AIM | Emit an exact copy of the lines running from the start of the records to the line containing "function crown_drop(x) = head_crown", both included.

☆ ☆ ☆ ☆ ☆ ☆ ☆

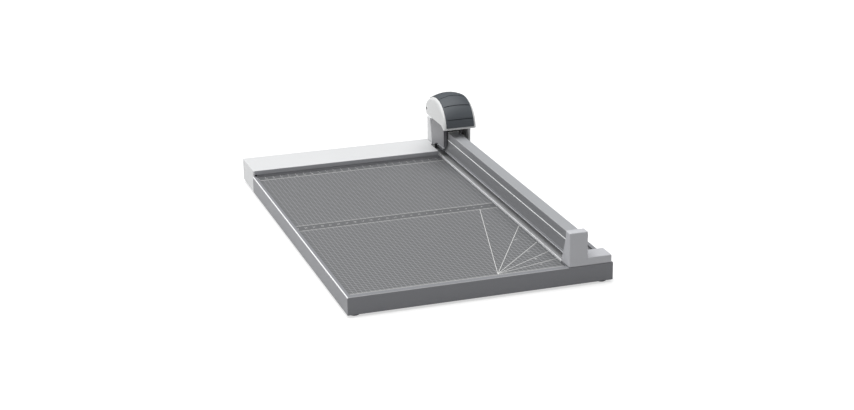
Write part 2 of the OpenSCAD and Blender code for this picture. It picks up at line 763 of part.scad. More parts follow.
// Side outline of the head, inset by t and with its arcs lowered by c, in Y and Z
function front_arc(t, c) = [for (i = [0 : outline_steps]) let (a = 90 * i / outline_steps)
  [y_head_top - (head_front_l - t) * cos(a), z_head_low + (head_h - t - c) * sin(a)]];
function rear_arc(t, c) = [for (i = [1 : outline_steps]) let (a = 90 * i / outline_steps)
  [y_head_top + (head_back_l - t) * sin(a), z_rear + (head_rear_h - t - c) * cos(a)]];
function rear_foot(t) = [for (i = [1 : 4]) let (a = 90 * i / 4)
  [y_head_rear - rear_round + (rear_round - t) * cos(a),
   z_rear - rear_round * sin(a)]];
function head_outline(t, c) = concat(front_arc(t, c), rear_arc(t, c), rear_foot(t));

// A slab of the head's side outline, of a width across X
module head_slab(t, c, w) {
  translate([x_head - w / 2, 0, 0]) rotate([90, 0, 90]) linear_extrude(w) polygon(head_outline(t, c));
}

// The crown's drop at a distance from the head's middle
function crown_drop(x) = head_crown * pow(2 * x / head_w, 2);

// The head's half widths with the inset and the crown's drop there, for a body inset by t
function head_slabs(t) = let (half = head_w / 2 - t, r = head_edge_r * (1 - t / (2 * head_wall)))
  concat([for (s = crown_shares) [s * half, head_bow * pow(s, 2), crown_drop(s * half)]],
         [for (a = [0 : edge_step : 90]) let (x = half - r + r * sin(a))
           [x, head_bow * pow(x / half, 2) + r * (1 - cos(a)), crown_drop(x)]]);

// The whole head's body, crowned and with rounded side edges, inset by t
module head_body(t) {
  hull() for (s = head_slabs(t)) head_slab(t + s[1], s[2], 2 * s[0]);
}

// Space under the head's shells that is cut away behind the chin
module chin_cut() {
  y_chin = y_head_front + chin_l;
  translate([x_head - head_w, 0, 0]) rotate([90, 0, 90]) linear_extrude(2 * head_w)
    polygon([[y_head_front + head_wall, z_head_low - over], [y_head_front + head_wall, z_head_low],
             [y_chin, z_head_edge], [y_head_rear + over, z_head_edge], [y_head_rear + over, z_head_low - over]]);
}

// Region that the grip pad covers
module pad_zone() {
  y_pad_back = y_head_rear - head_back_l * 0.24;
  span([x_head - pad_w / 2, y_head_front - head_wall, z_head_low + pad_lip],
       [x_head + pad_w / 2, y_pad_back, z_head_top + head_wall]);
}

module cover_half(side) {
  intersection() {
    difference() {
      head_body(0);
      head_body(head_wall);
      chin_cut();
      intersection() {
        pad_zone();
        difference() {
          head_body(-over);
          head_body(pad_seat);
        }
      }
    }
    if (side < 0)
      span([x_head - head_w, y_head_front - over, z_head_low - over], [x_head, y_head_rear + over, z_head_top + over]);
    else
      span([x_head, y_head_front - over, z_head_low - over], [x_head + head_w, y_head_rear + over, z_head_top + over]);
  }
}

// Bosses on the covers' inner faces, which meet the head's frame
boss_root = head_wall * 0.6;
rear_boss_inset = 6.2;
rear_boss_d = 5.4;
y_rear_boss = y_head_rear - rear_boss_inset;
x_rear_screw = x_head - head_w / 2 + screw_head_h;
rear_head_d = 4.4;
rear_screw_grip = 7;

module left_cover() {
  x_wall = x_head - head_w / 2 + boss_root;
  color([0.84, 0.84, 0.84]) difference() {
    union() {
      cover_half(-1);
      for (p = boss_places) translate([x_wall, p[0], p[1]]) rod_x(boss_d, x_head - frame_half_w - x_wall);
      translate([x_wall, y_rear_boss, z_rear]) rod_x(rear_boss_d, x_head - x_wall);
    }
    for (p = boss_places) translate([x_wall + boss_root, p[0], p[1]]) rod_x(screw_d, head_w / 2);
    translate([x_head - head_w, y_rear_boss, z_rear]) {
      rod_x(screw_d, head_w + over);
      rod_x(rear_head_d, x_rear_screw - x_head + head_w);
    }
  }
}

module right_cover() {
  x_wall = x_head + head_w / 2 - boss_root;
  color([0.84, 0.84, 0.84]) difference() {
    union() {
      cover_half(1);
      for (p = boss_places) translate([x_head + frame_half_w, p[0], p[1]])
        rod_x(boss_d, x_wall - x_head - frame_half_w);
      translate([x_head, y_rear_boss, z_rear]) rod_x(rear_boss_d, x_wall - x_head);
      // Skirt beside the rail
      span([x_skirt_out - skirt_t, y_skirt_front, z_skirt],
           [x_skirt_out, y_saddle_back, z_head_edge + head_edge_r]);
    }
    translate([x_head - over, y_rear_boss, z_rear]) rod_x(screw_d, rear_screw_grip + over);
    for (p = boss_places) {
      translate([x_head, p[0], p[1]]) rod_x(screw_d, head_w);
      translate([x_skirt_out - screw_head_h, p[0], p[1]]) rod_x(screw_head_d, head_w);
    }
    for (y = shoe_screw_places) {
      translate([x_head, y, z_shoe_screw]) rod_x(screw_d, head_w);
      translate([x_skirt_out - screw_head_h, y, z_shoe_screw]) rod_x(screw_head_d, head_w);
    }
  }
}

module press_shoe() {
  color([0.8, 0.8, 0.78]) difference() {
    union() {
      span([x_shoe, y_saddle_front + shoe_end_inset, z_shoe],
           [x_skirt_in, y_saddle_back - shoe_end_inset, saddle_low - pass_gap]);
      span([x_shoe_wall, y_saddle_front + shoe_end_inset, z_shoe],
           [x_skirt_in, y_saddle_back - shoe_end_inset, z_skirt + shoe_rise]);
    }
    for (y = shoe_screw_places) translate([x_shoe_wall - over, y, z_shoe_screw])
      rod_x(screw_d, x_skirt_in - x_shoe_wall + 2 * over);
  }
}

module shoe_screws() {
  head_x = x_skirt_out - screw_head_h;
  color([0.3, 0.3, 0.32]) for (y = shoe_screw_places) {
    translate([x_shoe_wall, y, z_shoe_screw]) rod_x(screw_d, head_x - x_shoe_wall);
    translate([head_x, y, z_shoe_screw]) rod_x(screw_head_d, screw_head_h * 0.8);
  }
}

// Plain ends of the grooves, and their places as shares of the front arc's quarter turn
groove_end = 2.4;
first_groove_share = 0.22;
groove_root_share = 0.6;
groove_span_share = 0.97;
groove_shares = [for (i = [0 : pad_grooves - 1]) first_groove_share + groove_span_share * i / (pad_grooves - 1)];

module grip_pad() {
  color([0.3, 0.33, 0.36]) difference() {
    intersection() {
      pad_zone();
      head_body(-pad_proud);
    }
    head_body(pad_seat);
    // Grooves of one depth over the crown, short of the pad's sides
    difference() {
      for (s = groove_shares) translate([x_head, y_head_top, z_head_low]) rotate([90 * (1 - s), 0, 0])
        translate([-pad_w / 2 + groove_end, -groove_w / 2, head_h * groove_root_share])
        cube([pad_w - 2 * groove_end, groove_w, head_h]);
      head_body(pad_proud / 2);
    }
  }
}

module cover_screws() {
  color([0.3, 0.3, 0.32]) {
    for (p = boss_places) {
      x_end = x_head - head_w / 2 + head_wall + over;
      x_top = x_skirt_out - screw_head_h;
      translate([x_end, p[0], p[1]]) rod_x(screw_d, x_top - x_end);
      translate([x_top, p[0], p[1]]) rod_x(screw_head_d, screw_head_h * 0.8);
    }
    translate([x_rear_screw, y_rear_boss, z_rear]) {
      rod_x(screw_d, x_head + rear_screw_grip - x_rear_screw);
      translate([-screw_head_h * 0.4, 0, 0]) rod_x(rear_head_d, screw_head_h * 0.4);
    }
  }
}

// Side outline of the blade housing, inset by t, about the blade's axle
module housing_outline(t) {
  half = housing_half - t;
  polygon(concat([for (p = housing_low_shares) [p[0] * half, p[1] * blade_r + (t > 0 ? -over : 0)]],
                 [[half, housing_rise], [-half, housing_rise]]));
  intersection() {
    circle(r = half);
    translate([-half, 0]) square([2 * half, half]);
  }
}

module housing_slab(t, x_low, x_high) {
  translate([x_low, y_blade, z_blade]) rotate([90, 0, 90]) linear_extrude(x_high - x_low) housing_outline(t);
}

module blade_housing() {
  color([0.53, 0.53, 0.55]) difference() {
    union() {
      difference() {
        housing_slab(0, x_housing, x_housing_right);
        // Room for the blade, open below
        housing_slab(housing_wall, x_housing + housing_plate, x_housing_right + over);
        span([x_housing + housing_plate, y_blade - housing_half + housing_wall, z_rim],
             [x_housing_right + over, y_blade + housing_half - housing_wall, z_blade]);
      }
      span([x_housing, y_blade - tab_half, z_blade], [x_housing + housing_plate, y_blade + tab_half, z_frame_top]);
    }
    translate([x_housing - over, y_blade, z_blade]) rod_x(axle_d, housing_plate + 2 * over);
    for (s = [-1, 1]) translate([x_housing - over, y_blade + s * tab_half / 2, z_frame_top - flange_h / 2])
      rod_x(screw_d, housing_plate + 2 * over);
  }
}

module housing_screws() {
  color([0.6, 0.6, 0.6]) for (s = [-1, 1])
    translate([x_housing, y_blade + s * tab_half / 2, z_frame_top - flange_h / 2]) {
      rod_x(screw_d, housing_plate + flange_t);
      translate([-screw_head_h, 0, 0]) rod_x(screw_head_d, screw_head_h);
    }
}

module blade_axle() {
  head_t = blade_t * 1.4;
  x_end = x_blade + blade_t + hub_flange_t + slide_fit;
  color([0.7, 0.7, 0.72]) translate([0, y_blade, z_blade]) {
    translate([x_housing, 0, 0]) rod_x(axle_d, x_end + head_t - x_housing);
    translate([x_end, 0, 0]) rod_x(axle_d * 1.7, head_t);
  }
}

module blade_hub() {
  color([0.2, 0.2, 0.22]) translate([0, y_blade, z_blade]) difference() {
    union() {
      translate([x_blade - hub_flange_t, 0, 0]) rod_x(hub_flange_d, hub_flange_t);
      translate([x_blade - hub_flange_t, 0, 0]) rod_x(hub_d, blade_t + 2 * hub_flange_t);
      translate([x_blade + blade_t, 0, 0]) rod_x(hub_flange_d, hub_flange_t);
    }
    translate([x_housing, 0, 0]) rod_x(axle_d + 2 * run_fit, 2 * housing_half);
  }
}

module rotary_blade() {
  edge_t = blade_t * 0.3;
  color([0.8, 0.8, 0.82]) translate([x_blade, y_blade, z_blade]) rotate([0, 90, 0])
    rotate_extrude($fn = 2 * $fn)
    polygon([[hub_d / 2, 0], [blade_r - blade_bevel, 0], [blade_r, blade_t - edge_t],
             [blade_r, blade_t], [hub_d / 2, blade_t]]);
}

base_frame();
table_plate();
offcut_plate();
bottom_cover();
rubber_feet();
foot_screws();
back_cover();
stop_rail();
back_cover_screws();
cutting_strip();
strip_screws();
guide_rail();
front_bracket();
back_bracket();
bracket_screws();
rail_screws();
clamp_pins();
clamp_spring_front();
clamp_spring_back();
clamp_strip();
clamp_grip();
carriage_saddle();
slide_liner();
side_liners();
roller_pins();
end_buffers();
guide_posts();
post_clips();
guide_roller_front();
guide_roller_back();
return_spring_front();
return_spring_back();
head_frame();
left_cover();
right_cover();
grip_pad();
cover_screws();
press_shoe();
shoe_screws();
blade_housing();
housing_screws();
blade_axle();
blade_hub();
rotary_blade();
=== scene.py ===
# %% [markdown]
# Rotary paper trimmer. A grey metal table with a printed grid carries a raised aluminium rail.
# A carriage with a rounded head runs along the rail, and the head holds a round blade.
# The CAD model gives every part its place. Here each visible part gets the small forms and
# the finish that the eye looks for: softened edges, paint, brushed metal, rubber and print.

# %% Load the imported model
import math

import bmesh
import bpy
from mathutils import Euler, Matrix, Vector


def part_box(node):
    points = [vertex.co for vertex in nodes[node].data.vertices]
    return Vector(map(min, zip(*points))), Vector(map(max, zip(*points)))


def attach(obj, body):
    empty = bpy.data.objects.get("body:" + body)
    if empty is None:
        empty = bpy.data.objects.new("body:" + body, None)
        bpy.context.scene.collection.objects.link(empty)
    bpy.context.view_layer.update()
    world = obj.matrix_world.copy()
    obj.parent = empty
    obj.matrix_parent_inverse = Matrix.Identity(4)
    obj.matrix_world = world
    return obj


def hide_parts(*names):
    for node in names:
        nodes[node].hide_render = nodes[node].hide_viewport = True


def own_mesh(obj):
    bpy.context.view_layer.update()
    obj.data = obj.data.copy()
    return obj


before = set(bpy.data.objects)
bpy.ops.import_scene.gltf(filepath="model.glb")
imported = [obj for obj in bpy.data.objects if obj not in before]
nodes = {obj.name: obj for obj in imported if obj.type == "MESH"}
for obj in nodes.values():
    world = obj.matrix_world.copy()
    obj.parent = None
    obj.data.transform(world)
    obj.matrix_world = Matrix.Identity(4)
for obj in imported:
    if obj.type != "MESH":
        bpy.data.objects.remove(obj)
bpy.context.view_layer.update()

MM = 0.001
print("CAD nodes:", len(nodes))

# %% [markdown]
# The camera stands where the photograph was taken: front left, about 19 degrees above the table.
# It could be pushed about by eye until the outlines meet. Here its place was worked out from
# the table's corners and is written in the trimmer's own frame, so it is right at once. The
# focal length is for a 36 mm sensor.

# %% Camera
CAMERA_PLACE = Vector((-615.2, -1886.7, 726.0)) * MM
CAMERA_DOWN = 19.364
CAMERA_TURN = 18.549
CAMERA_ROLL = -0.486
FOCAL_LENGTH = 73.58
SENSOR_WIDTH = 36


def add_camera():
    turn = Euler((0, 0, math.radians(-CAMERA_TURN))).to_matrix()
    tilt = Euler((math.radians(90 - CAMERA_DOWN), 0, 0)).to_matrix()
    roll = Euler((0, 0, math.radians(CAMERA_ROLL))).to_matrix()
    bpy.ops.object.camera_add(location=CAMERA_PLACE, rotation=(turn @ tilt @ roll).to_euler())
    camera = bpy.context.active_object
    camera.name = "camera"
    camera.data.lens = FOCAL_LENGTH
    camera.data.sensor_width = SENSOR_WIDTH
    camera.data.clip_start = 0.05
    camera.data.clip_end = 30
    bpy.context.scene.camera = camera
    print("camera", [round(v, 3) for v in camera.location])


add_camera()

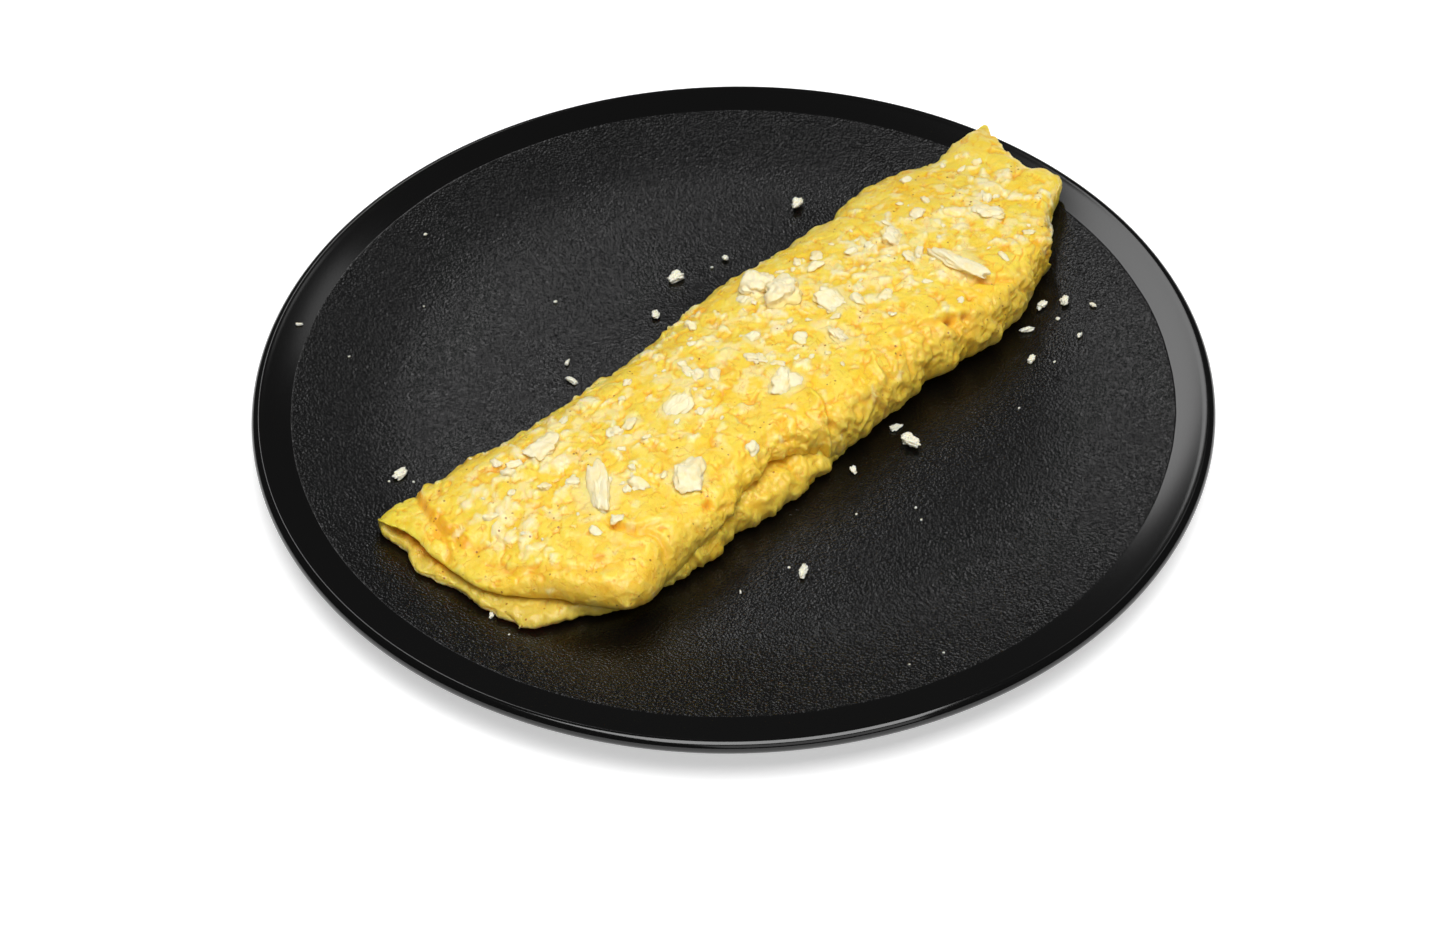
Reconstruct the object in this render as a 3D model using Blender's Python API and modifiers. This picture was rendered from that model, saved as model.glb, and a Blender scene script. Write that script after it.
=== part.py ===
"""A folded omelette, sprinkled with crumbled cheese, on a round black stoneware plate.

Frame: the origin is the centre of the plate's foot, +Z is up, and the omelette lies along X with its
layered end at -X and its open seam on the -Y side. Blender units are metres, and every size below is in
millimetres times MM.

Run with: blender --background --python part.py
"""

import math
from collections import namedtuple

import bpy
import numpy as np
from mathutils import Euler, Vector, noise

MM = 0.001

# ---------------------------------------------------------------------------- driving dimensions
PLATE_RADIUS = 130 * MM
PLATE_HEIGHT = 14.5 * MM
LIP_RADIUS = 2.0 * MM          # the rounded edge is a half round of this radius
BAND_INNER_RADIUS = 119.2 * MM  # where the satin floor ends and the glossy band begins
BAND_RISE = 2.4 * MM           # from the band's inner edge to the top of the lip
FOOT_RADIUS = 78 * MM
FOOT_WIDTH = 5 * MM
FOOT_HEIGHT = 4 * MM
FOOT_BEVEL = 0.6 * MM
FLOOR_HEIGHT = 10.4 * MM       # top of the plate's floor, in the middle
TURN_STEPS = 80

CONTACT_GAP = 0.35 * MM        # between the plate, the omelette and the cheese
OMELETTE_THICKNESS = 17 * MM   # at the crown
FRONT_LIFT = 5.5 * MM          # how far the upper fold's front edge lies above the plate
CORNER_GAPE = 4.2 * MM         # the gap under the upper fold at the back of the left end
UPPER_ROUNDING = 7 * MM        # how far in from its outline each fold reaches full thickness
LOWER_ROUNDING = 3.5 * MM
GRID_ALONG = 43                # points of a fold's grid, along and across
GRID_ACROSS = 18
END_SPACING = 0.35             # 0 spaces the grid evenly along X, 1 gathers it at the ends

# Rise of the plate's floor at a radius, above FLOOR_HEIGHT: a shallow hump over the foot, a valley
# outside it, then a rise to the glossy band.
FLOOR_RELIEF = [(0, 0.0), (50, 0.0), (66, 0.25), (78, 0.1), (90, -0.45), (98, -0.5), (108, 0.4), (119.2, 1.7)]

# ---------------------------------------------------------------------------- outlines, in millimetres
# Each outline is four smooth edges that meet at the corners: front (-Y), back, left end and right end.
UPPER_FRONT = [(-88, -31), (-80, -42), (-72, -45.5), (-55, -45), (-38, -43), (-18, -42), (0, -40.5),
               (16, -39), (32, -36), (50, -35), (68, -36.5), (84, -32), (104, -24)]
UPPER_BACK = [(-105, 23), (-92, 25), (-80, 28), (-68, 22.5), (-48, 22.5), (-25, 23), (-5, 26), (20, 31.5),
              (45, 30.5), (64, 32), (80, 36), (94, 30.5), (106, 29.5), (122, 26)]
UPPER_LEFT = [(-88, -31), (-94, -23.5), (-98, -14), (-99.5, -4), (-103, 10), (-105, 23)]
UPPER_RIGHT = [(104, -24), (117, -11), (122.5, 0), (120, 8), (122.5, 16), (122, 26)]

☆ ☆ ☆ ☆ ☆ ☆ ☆

RESULT OF THIS EXERCISE |
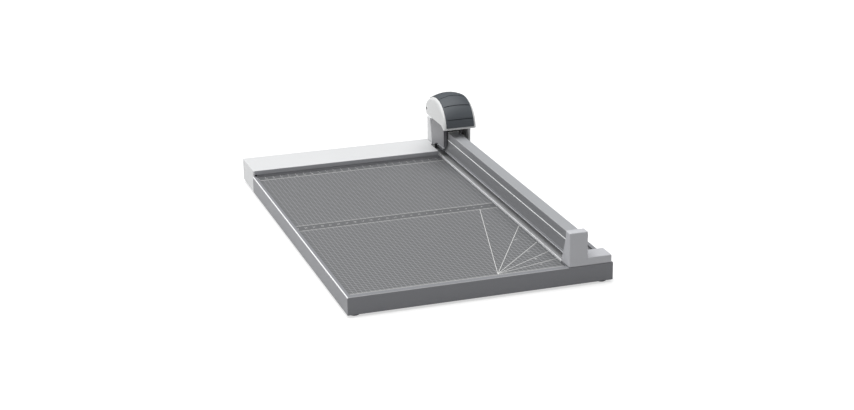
Write part 2 of the OpenSCAD and Blender code for this picture. It picks up at line 763 of part.scad. More parts follow.
// Side outline of the head, inset by t and with its arcs lowered by c, in Y and Z
function front_arc(t, c) = [for (i = [0 : outline_steps]) let (a = 90 * i / outline_steps)
  [y_head_top - (head_front_l - t) * cos(a), z_head_low + (head_h - t - c) * sin(a)]];
function rear_arc(t, c) = [for (i = [1 : outline_steps]) let (a = 90 * i / outline_steps)
  [y_head_top + (head_back_l - t) * sin(a), z_rear + (head_rear_h - t - c) * cos(a)]];
function rear_foot(t) = [for (i = [1 : 4]) let (a = 90 * i / 4)
  [y_head_rear - rear_round + (rear_round - t) * cos(a),
   z_rear - rear_round * sin(a)]];
function head_outline(t, c) = concat(front_arc(t, c), rear_arc(t, c), rear_foot(t));

// A slab of the head's side outline, of a width across X
module head_slab(t, c, w) {
  translate([x_head - w / 2, 0, 0]) rotate([90, 0, 90]) linear_extrude(w) polygon(head_outline(t, c));
}

// The crown's drop at a distance from the head's middle
function crown_drop(x) = head_crown * pow(2 * x / head_w, 2);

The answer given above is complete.